Delaware law expressly permits corporations to use their charter documents and bylaws to require internal corporate claims—e.g., derivative suits and claims involving alleged breaches of fiduciary duty, the rights of stockholders or application of the Delaware General Corporation Law—to be brought exclusively in the Court of Chancery. But in December 2018, Vice Chancellor J. Travis Laster of the Court of Chancery found that federal forum provisions (FFPs)—those requiring Securities Act claims to be brought in federal court—are unenforceable as a matter of Delaware law.

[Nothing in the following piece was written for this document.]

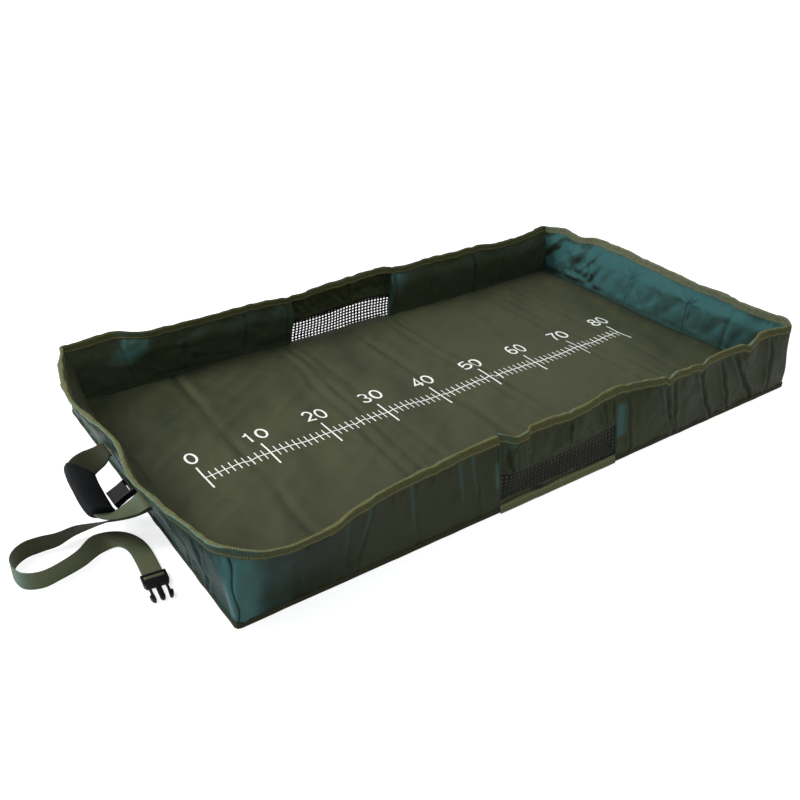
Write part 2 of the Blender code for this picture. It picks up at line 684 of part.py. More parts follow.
def handle_rows(end, back_y, front_y, swing_x):
    """Rows of a handle's middle line, from its back leg round to its front leg."""
    root_x = swing_x - end * LEG_OVERRUN
    straight_x = swing_x + end * LEG_STRAIGHT
    lift = [((root_x, back_y, SWING_Z), (0, -1, 0)), ((straight_x, back_y, SWING_Z), (0, -1, 0))]
    for (out, along, up), across in HANDLE_ROUTE_SHARES:
        place = (end * (LENGTH / 2 + out * HANDLE_REACH), front_y + along * (back_y - front_y), up * SWING_Z)
        lift.append((place, (-end * across[0], across[1], across[2])))
    lift += [((straight_x, front_y, SWING_Z), (0, 1, 0)), ((root_x, front_y, SWING_Z), (0, 1, 0))]
    return [(*place, *across) for place, across in lift]


def build_handles():
    legs = (HEAD_LEG_BACK_Y, HEAD_LEG_FRONT_Y)
    swing_x = clear_face(-1, legs, HANDLE_WEB_WIDTH, SWING_Z, SWING_STANDOFF)
    origin = (swing_x, (HEAD_LEG_BACK_Y + HEAD_LEG_FRONT_Y) / 2, SWING_Z)
    rows = handle_rows(-1, HEAD_LEG_BACK_Y, HEAD_LEG_FRONT_Y, swing_x)
    frames = ribbon_frames(smooth_rows(rows, HANDLE_STEPS), (-1, 0, 0), (1, 0, 0))
    build_ribbon("carry_handle_webbing", frames, HANDLE_WEB_WIDTH, HANDLE_WEB_THICK, WEB_OLIVE, origin)
    build_sleeve("grip_sleeve", frames[SLEEVE_FIRST_STEP:SLEEVE_LAST_STEP + 1], origin)
    far_legs = (TAIL_LEG_BACK_Y, TAIL_LEG_FRONT_Y)
    far_x = clear_face(1, far_legs, HANDLE_WEB_WIDTH, SWING_Z, SWING_STANDOFF)
    far_origin = (far_x, (TAIL_LEG_BACK_Y + TAIL_LEG_FRONT_Y) / 2, SWING_Z)
    far_rows = handle_rows(1, TAIL_LEG_BACK_Y, TAIL_LEG_FRONT_Y, far_x)
    far_frames = ribbon_frames(smooth_rows(far_rows, HANDLE_STEPS), (1, 0, 0), (-1, 0, 0))
    build_ribbon("far_handle_webbing", far_frames, HANDLE_WEB_WIDTH, HANDLE_WEB_THICK, WEB_OLIVE, far_origin)


def plug_rear():
    return Vector((-LENGTH / 2 - PLUG_REAR_OUT_LENGTH, PLUG_REAR_Y, PLUG_REAR_Z))


def build_strap():
    heading = Vector((*PLUG_HEADING, 0)).normalized()
    root_x = clear_face(-1, (STRAP_ROOT_Y,), STRAP_WIDTH, STRAP_ROOT_Z + STRAP_THICK, SEAT_GAP)
    root = (root_x, STRAP_ROOT_Y, STRAP_ROOT_Z)
    tip = plug_rear() - heading * SEAT_GAP
    places = [root]
    for out, along, up in STRAP_ROUTE_SHARES:
        places.append((-LENGTH / 2 - out * STRAP_REACH, STRAP_ROOT_Y + along * STRAP_REACH, up * STRAP_WIDTH))
    places.append(tuple(tip))
    rows = smooth_rows([(*p, share) for p, share in zip(places, STRAP_TURN_SHARES)], STRAP_STEPS)
    full = []
    for k, row in enumerate(rows):
        run = Vector(rows[min(k + 1, len(rows) - 1)][:3]) - Vector(rows[max(k - 1, 0)][:3])
        if k == 0:
            run = Vector((-1, 0, 0))
        if k == len(rows) - 1:
            run = heading
        flat = -run.normalized().cross(Vector((0, 0, 1))).normalized()
        turn = row[3] * math.pi / 2
        across = flat * math.cos(turn) + Vector((0, 0, math.sin(turn)))
        full.append((*row[:3], *across))
    frames = ribbon_frames(full, (-1, 0, 0), tuple(heading))
    build_ribbon("closing_strap", frames, STRAP_WIDTH, STRAP_THICK, WEB_OLIVE)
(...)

In Sciabacucchi v. Salzberg, Vice Chancellor Laster held that while certificates of incorporation and bylaws create contractual relationships between Delaware corporations and their stockholders, such “corporate contract[s]” cannot “dictate mechanisms for bringing claims that do not concern corporate internal affairs, such as claims alleging fraud in connection with a securities sale.” In other words, while charter documents and bylaws may properly specify that claims involving the “internal affairs” of Delaware corporations be litigated in Delaware, Vice Chancellor Laster ruled that they may not regulate matters involving federal law or other “external issues.”

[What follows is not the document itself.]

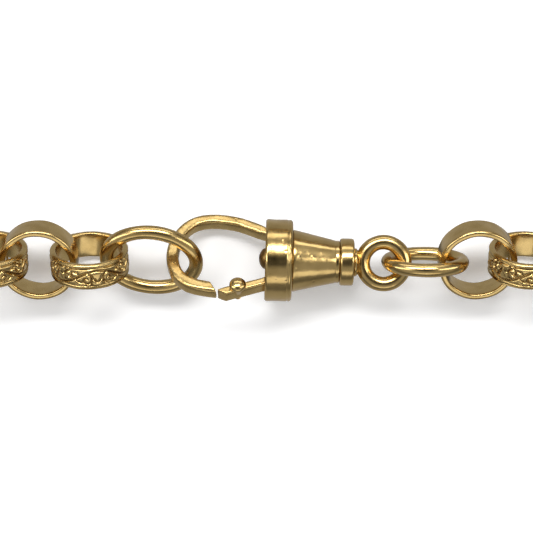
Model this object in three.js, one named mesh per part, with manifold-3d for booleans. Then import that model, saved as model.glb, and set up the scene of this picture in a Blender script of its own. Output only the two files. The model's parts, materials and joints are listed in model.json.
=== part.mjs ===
// A single Albert watch chain. Forty-four belcher links, plain and patterned in turn, run from
// the swivel ring of a snap clip round to the oval link that the clip's hook holds, so the chain
// lies closed on itself as a long oval on the table.
//
// Frame: millimetres, +Z up, the table at z = 0, the origin under the middle of the loop.
// The clip lies along +X on the -Y side, hook to -X and swivel ring to +X.

import * as THREE from 'three';
import { mergeVertices } from 'three/addons/utils/BufferGeometryUtils.js';
import Module from 'manifold-3d';

const wasm = await Module();
wasm.setup();

// ---------------------------------------------------------------- driving dimensions
const AXIS_HEIGHT = 4.42;                  // every link centre and the clip's axis above the table
const FIT_GAP = 0.3;                       // clearance round a pin, shank or spigot

const BELCHERS = 44;
const PITCH = 5.3;                         // between the contacts of one belcher link
const HALF_OPENING = 17.71;                // half the distance between the first and last contact
const BEND_LINKS = 14;                     // links that share each half-turn of the loop
const BELCHER_RADIUS = 4.2;
const BELCHER_WALL = 0.8;
const BELCHER_WIDTH = 2.9;
const BELCHER_CHAMFER = 0.35;
const PLAIN_TILT = THREE.MathUtils.degToRad(29);       // lean of a plain link's axis off vertical
const PATTERNED_TILT = THREE.MathUtils.degToRad(-62);  // a patterned link leans the other way
const BELCHER_FACETS = 18;

const CLIP_X = -1.765;                     // the collar's mouth, seen from the middle of the loop
const CLIP_YAW = THREE.MathUtils.degToRad(-1.5);       // the barrel points a little off the chain's line
const CLIP_ROLL = THREE.MathUtils.degToRad(-37);       // the hook's plane rolled about the barrel
const COLLAR_RADIUS = 4.35;
const COLLAR_LENGTH = 2.6;
const COLLAR_WALL = 0.42;
const SHELL_WALL = 0.5;
const CONE_START = 2.7;
const CONE_END = 7.55;
const CONE_BIG_RADIUS = 3.25;
const CONE_SMALL_RADIUS = 2.2;
const SPIGOT_RADIUS = 2.0;
const NECK_START = 7.65;
const NECK_END = 9.15;
const NECK_RADIUS = 2.5;
const SHANK_RADIUS = 0.7;
const RING_CENTRE = 12.3;
const RING_RADIUS = 2.2;
const RING_WIRE = 0.8;
const WIRE_DEPTH = 1.55;                   // of the hook and the gate, square to the hook's plane
const HOOK_MOUTH_GAP = 0.15;
const GATE_PIVOT = new THREE.Vector2(1.1, -2.76);
const GATE_PIN_RADIUS = 0.35;
const KNUCKLE_RADIUS = 0.9;
const STUD_CENTRE = new THREE.Vector2(-2.9, -4.12);
const STUD_RADIUS = 0.88;
const STUD_SHANK = 0.3;
const HOOK_STEPS = 22;

// The hook's centre line from the collar to the tip, as x, y and the wire's width there.
const HOOK_PATH = [
  [-0.6, 3.72, 1.3],
  [-1.6, 4.1, 1.2],
  [-3.2, 4.65, 1.15],
  [-5.6, 4.97, 1.1],
  [-7.6, 4.5, 1.05],
  [-8.95, 3.2, 1.05],
  [-9.75, 1.3, 1.05],
  [-9.8, -0.7, 1.05],
  [-9.1, -2.5, 1.15],
  [-7.7, -3.65, 1.3],
  [-5.75, -4.04, 1.5],
];

const RIGHT_OVAL = { half: 4.65, side: 3.75, wire: 0.72, x: 16.68, y: -0.2, tilt: 107.4, turn: 0, lift: 0 };
const LEFT_OVAL = { half: 5.5, side: 4.3, wire: 0.72, x: -12.1, y: 0, tilt: 36, turn: -5, lift: 0 };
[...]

Today’s ruling by the Delaware Supreme Court reverses Vice Chancellor Laster’s decision. The Supreme Court held that FFPs: (1) are, on their face, within the permissible scope of bylaws and charter provisions because (in the words of the relevant statute) they address “the management of the business” and the “conduct of the affairs of the corporation”; (2) provide corporations “with certain efficiencies in managing the procedural aspects of securities litigation” post-Cyan, and in particular the inefficiencies and burdens imposed by “multiple suits in state and federal court”; and (3) do not violate any Delaware laws or policies. The Delaware Supreme Court further rejected the lower court’s finding that, as a matter of Delaware statutory law, mandatory forum provisions are applicable only to matters involving a corporation’s “internal affairs”; instead, the scope of the relevant statute is broad enough to extend to other matters. It further held that the Court of Chancery had not only “unduly constricted the scope of ‘internal affairs’” in a manner inconsistent with Delaware law, but also erroneously consigned Securities Act claims to a category of “external claims” beyond the scope of mandatory forum provisions. In today’s decision, the court stressed that provisions designed to regulate where stockholders may bring claims based on their purchase of shares in a company fall within an area of “intra-corporate” matters, and thus stand in contrast to matters that are purely “external” (such as tort or commercial contract claims). Finally, the Delaware Supreme Court concluded that FFPs do not violate federal policy or principles of “horizontal sovereignty” vis-à-vis other states, although it recognized that the facts of a particular case may prompt a court to consider whether the provision is enforceable “as applied” to that specific case.
The impact of today’s decision will be the subject of considerable thought and discussion in the weeks ahead, but a few immediate takeaways are clear:
For Delaware corporations that do not have FFPs: It makes sense to adopt a provision promptly. The easiest way to do so is by means of a bylaw amendment, which may be accomplished via board action and does not require a stockholder vote. Both the Delaware General Corporation Law and today’s decision make clear that forum provisions are properly included in either bylaws or the certificate of incorporation.
For Delaware corporations that have FFPs: A number of companies had adopted FFPs before the Court of Chancery’s decision in Sciabacucchi but determined not to enforce them pending appellate review in that case. Some had included risk factors or other disclosures to that effect in their SEC filings. Today’s decision should be viewed as a “green light” to seek enforcement of FFPs going forward; accordingly, companies should consider when and how to revise any disclosures or risk factors on that subject. Similarly, companies that filed a Form 8-K indicating that they would not enforce their FFPs pending appellate review in Sciabacucchi should consider filing a new Form 8-K citing the Delaware Supreme Court’s decision and indicating that the FFP will be enforced.
For non-Delaware corporations: Although today’s decision is based on—and limited to—Delaware law, it will provide some persuasive authority for companies incorporated in other states that may want to adopt FFPs. That is especially true in states (such as Washington) which have statutes similar to those in Delaware expressly authorizing forum provisions in bylaws and charter documents.
For corporations currently defending Securities Act claims in state court: Companies that had pre-existing FFPs but had deferred enforcing them following the Court of Chancery’s decision in Sciabacucci may want to consider whether to seek enforcement now. The success of that strategy will depend on various factors, including the law of the state in which such an action is pending, how advanced the litigation is and whether there are parallel actions pending in federal court. The ability of a corporation to enact a provision now that would apply retroactively to a pending suit is not yet clear, but will presumably be a matter that courts will be asked to consider in the months ahead.